Building the Nrityakosh Fusion Repertoire
The Nrityakosh Fusion language is a unique blend of belly dance vocabulary, aesthetics of Indian classical dance (primarily Kathak), spinal nuances of contemporary dance and ballet. This distinct Fusion language is now taught in Advance classes.
However, it was in 2018, with the piece “Husna (With or Without You)” that this language was passed onto another dancing body. Until then, Debapriya had been developing a unique Indian fusion style as a soloist. Husna premiered in VioLa festival on 7 January 2018 and was performed for international festivals such as Hipnosis.
Since then, the Nrityakosh Fusion Repertoire has continued to grow, carried forward by dedicated students and performers.

In February 2018, Debapriya also became the first Indian belly dancer to complete all three levels of the Datura 8 Elements™ program and get certified as a practitioner.
The year also saw the creation of the Stretch and Strength module, a specialised strength, flexibility and conditioning course for belly dancersOur founder felt that for belly dancers to access their technique and understand alignment and form better, there needed to be specialised module that addresses this outside of a dance class. Though Stretch and Strength began as an offline offering, it found significant success online and continues to be taught annually.

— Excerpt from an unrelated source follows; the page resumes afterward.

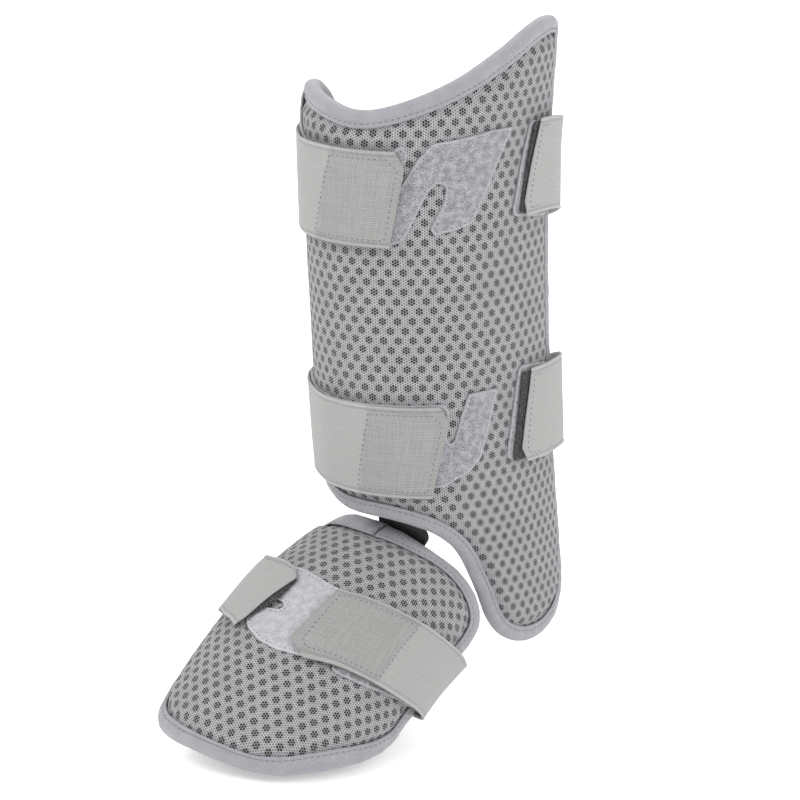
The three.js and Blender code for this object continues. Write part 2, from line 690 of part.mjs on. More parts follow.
const footStrapMiddle = Array.from({ length: footStrapSteps + 1 }, (_, i) =>
  footStrapEdges.map((curve) => curve.getPoint(i / footStrapSteps)),
);
add(foot, 'foot_strap', band(footStrapMiddle, strapWall), fabric('#bebdbb'));

// The strap's near edge on the pad, at an angle.
const nearEdge = (runs, angle) => readTable(runs, 'angle', angle).near * footLength;
function footHook(runs, from, to) {
  const near = (angle) => nearEdge(runs, angle) + hookInset;
  const far = (angle) => nearEdge(runs, angle) + footStrapWidth - hookInset;
  return patch(footPoint, near, far, spread(from, to), footCells, hookLevel, hookWall);
}
add(foot, 'foot_hook_pad_front', footHook(outerRun, 11, 74), fabric('#3a3a3c'));
add(foot, 'foot_hook_pad_side', footHook(innerRun, -56, -33), fabric('#3a3a3c'));

// Loop patches on the foot pad. far is a share of footLength.
const centrePatchFar = [
  { angle: -58, far: 0.45 },
  { angle: -45, far: 0.49 },
  { angle: -35, far: 0.525 },
  { angle: -25, far: 0.57 },
  { angle: -13, far: 0.59 },
  { angle: 0, far: 0.58 },
  { angle: 11, far: 0.56 },
  { angle: 20, far: 0.535 },
];
const centrePatch = patch(
  footPoint,
  (angle) => 0.305 * footLength - 0.05 * Math.abs(angle),
  (angle) => readTable(centrePatchFar, 'angle', angle).far * footLength,
  centrePatchFar.map((row) => row.angle),
  footCells,
  patchLevel,
  patchWall,
);
const centreSlot = slantedPatch(
  footPoint,
  [[-40, 0.4 * footLength], [-40, 0.4 * footLength + slotWidth]],
  [[-20, 0.41 * footLength], [-20, 0.41 * footLength + slotWidth]],
  1,
  patchLevel,
  slotDepth,
);
add(foot, 'foot_loop_patch_centre', cut(centrePatch, centreSlot), loop.clone());
const sidePatch = patch(
  footPoint,
  (angle) => nearEdge(outerRun, angle) + hookInset,
  (angle) => (0.585 - 0.0011 * (angle - 24)) * footLength,
  spread(24.5, 82),
  footCells,
  patchLevel,
  patchWall,
);
add(foot, 'foot_loop_patch_side', sidePatch, loop.clone());

// Ankle webbing: from the shell's inner face, down behind both tapes, round the pad's ankle
// edge and along its inner face.
const webbingOffset = webbingWall / 2 + clearance;
const tapeDepth = edgeDrop + edgeFoam + tapeClearance + tapeWall; // the tape's inner face
const shellDepth = Math.max(shellFoam, tapeDepth) + webbingOffset;
const shellFront = 0.231 * shellHeight; // the shell's lower edge at the front
const padBack = -0.056 * footLength; // the pad's ankle edge at the crest
const webbingEdges = [0, 0.5, 1].map((row) => {
  const side = (row - 0.5) * webbingWidth;
  const shinAngle = 10 + side;
  const footAngle = side;
  return new THREE.CatmullRomCurve3(
    [
      shinPoint(shinAngle, shellFront + 32, -shellDepth),
      shinPoint(shinAngle, shellFront + 18, -shellDepth),
      shinPoint(shinAngle, shellFront + 3, -shellDepth),
      footPoint(footAngle, padBack - webbingOffset - 2, 1),
      footPoint(footAngle, padBack - webbingOffset - 1.5, -rimDepth),
      footPoint(footAngle, padBack + 2, -tapeDepth - webbingOffset - 1),
      footPoint(footAngle, padBack + 14, -Math.max(tapeDepth, footFoam) - webbingOffset - 0.5),
      footPoint(footAngle, padBack + 34, -footFoam - webbingOffset),
    ],
    false,
    'centripetal',
  );
});
const webbingSteps = 14;
const webbingMiddle = Array.from({ length: webbingSteps + 1 }, (_, i) =>
  webbingEdges.map((curve) => curve.getPoint(i / webbingSteps)),
);
add(foot, 'ankle_webbing', band(webbingMiddle, webbingWall), fabric('#1c1c1e'));

// The origin is where the shin rests in the shell: its inner face, at the front.
guard.position.copy(shinPoint(0, seatHeight, -shellFoam)).negate();

export default guard;
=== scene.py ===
import math
import bmesh
import bpy
import numpy as np
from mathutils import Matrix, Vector


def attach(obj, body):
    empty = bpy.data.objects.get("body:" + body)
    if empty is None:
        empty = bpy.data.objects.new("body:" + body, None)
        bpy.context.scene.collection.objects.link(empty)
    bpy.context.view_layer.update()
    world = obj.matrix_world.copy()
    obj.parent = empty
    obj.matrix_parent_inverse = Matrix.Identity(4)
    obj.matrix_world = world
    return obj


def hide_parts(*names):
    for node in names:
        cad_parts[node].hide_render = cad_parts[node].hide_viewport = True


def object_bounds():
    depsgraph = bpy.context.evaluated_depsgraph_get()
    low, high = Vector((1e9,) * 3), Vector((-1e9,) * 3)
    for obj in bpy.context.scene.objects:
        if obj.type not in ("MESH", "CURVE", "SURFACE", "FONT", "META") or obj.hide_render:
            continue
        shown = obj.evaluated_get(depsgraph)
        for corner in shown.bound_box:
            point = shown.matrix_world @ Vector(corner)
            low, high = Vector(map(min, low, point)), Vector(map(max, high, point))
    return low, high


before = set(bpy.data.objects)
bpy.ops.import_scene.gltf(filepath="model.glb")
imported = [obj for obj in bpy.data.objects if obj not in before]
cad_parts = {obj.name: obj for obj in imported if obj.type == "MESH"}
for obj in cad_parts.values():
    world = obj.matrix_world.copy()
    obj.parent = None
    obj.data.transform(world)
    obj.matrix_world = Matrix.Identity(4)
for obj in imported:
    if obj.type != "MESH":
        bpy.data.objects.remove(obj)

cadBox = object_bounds()
print("frame loaded")

# The leg oval that the shell's outer face follows, and the arch of the foot pad.
shellHeight = 324
legWidth = 114
legDepth = 150
shellFoam = 10
seatHeight = 185
footLength = 165
footWidth = 111
footArch = 43
footFoam = 9
footTop = 63
footFront = 49
edgeFoam = 4.6
edgeDrop = 3
tapeWall = 1.2
tapeGap = 0.5
layerGap = 0.42
patchWall = 1
hookWall = 1.2
strapWall = 1.2
calfStrapWidth = 49
footStrapWidth = 43

patchLevel = layerGap + patchWall / 2
hookLevel = layerGap + patchWall + layerGap + hookWall / 2
nearStrapLevel = layerGap + patchWall + layerGap + strapWall / 2
farStrapLevel = nearStrapLevel + layerGap + hookWall

# up, half width, half depth, right, back: shares of the shell's height and the leg's oval
legRows = [
    (-0.065, 0.488, 0.435, 0.042, 0.108),
    (0.06, 0.494, 0.45, 0.036, 0.095),
    (0.18, 0.492, 0.47, 0.022, 0.062),
    (0.305, 0.494, 0.484, 0.011, 0.034),
    (0.52, 0.491, 0.5, 0, 0.012),
    (0.77, 0.5, 0.506, -0.017, 0.005),
    (0.86, 0.509, 0.508, -0.01, 0.004),
    (1.015, 0.526, 0.51, 0.008, -0.004),
]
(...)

Artistic Milestones: From Scheherazade to Salome
2018 also saw Scheherazade’s Web, a fantastical take on One Thousand and One Nights, debut as a counterpart to the historical density of Safar-e-Raqs. “Scheherazade’s Web was a momentous show for us because we, as a school, managed to pull off two big productions in a year,” said Debapriya Das. It was later retooled as "Arabian Nights" in 2024.
Around the same time, Dance of the Seven Veils"—inspired by the biblical story of Salome and feminist literature surrounding the character— was developed as a long-form 45-minute composition by Debapriya and Shruti Kulkarni. It was originally a 6-minute piece for Safar-e-Raqs with another collaborator, Shruti Narayanan.

“Dance of the Seven Veils” informed the approach the Nrityakosh Company would later take to make productions and long compositions.
Cultivating Thinking Dancers
As a school, it was important that our students were not only creative but also thinking dancers. For the World Belly Dance Day hafla in April 2019, our students were broken into groups to work with songs, themes, texts of their choice. The idea was to display their versatility and prepare them for the production work for 2019.
The production the students would work on would be the show that is now part of the Nrityakosh Company repertoire - “Papusza, The Rise and Fall of a Romani Poet.”
It was a deeply emotional production that was our first foray into crowdfunding. With the support of generous patrons, the show debuted to acclaim and has since evolved with new iterations in 2022 and 2025.
International Growth: From Student to Judge
In 2019, Debapriya travelled to the Cairo Budapest Festival- one of the most respected belly dance festivals in the world. In 2023, the Nrityakosh Company joined her, earning the Talent of the Year Award. And in 2025, Debapriya returned as a teacher and judge, marking a full-circle journey from student to global mentor.